Дословно воспринимать признание Арто в ментальном бессилии было бы, разумеется, ошибкой. Описываемая им интеллектуальная недееспособность вряд ли указывает на творческую ограниченность (никакой неполноценности в рассуждениях Арто не демонстрирует), скорее очерчивая общий замысел: скрупулезно разобрать тяжелые запутанные нити такого тела-разума. Предпосылкой письма у Арто становится его глубинная неспособность сочетать «бытие» с гиперчувствительностью, плоть со словами. Пытаясь воплотить живую мысль, Арто писал лихорадочными, сбивчивыми кусками; письмо вдруг обрывается, затем начинается снова. Каждое его «произведение» выполнено в смешанной манере; например, между пояснительным текстом и сновидческим описанием он нередко вставляет обращение – письмо воображаемому корреспонденту или реальное послание, но без имени адресата. Меняя регистры, он словно сбивает ритм дыхания. Писательство замышляется как излияние непредсказуемого потока обжигающей энергии; знание должно взорваться в нейронах читателя. Конкретная стилистика Арто напрямую вытекает из его представления о сознании как о трясине тягости и страдания. Его решимость расколоть панцирь «литературы» – или хотя бы нарушить защитную дистанцию между читателем и текстом – в истории литературного модернизма вряд ли выглядит новаторской.
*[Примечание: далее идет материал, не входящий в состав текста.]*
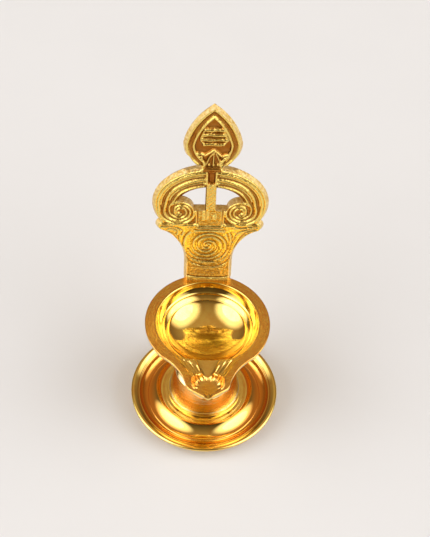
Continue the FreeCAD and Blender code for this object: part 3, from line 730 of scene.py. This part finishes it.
def bowl_profile(b):
    """The bowl's closed profile before the spout is drawn out: its inside and top, then its underside."""
    top, under = b.flange_height / MM, (b.flange_height - b.flange_thickness) / MM
    mouth, basin, flange, wall = b.mouth_radius / MM, b.basin_radius / MM, b.flange_radius / MM, b.wall / MM
    boss, rim, low = b.boss_radius / MM, top - b.basin_rim_depth / MM, top - b.depth / MM
    upper = [(r, top + z) for r, z in bowl_inside(b)]
    upper += arc(upper[-1], (mouth + 0.05, top + 0.07), (mouth + 0.35, top + 0.08), 6)
    upper += [(mouth + 0.47, top + 0.03), (mouth + 0.55, top)]
    upper += straight(upper[-1], (flange - FLANGE_EDGE, top), 44)
    lower = arc(upper[-1], (flange - 0.08, top - 0.08), (flange, top - FLANGE_EDGE), 5)
    lower += [(flange, under + 0.3), (flange - 0.08, under + 0.08), (flange - FLANGE_EDGE, under)]
    lower += straight(lower[-1], (mouth + wall, under), 26)
    sphere = (basin ** 2 + (rim - low) ** 2) / (2 * (rim - low)) + wall
    middle, rim_angle, boss_angle = low - wall + sphere, math.asin(basin / (sphere - wall)), math.asin(boss / sphere)
    turns = [rim_angle + (boss_angle - rim_angle) * i / 16 for i in range(17)]
    outside = [(sphere * math.sin(turn), middle - sphere * math.cos(turn)) for turn in turns]
    lower += straight(lower[-1], outside[0], 6) + outside[1:]
    lower += [(boss, outside[-1][1] - 0.01), (boss, BOWL_LOW[2] / MM), (0.0, BOWL_LOW[2] / MM)]
    return upper, lower


def drawn_out(b, r, turn, above):
    """Distances from the axis once the flange is drawn out into the spout, and shares of the way to its edge."""
    mouth, flange = b.mouth_radius / MM, b.flange_radius / MM
    polar = spout_outline(b.spout_reach / MM)
    reach = np.interp(np.abs(turn), [p[0] for p in polar], [p[1] for p in polar], right=flange)
    lip = LIP_PULL * np.clip(np.cos(2.2 * turn), 0, 1) ** 2 * (np.abs(turn) < 1.0) * above
    start = np.where(above, mouth, mouth + b.wall / MM)
    stretch = np.clip((r - start) / (flange - start), 0, None)
    inward = r - lip * ramp(r, b.basin_radius / MM, mouth)
    return np.where(r > start, start - lip + stretch * (reach - start + lip), inward), stretch


def spout_faces(b, x, y, z, r):
    """Heights of the spout's inside and of its outside, and which points lie in the wick pocket."""
    top, mouth, depth = b.flange_height / MM, b.mouth_radius / MM, b.trough_depth / MM
    half, deep, reach = b.pocket_radius / MM, b.pocket_depth / MM, b.pocket_reach / MM
    pocket = wick_pocket(x, y, half, deep, reach)
    hollow = soft_least(z, top + spout_hollow(x, y, depth), 0.12)
    inner = soft_least(hollow, top + pocket, 0.06) + pocket_rim(x, y, half, reach)
    lip_line = np.clip(1 - ((r - mouth - 0.25) / LIP_EDGE_HALF) ** 2, 0, 1) * ramp(top - hollow, 0.2, 0.8)
    inner += LIP_EDGE * lip_line * ramp(np.abs(x) - spout_widths(y)[1], -0.1, 0.5)
    keel = top + spout_keel(x, y, depth, SPOUT_WALL)
    belly = top + wick_pocket(x, y, half, deep, reach, SPOUT_WALL)
    outer = np.minimum(np.minimum(z, np.where(keel < top - SPOUT_WALL, keel, z)), belly)
    return inner, outer, pocket < FAR_ABOVE


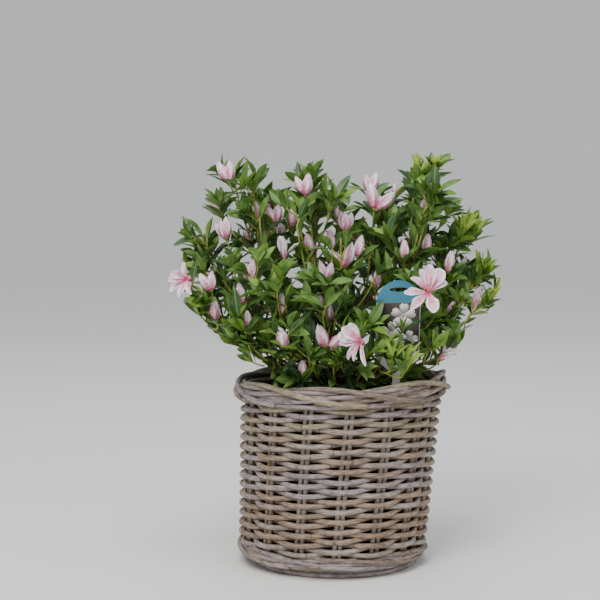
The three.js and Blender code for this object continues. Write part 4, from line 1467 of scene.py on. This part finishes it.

Но Арто, возможно, ближе всех остальных писателей подошел к этой цели – благодаря сознательной непоследовательности своего дискурса, предельному накалу эмоций, чистоте его морального устремления, невыносимой чувственности описаний внутренней жизни разума, неподдельности и величию тех тяжких испытаний, на которые он пошел, чтобы суметь хоть как-то обратиться к языку.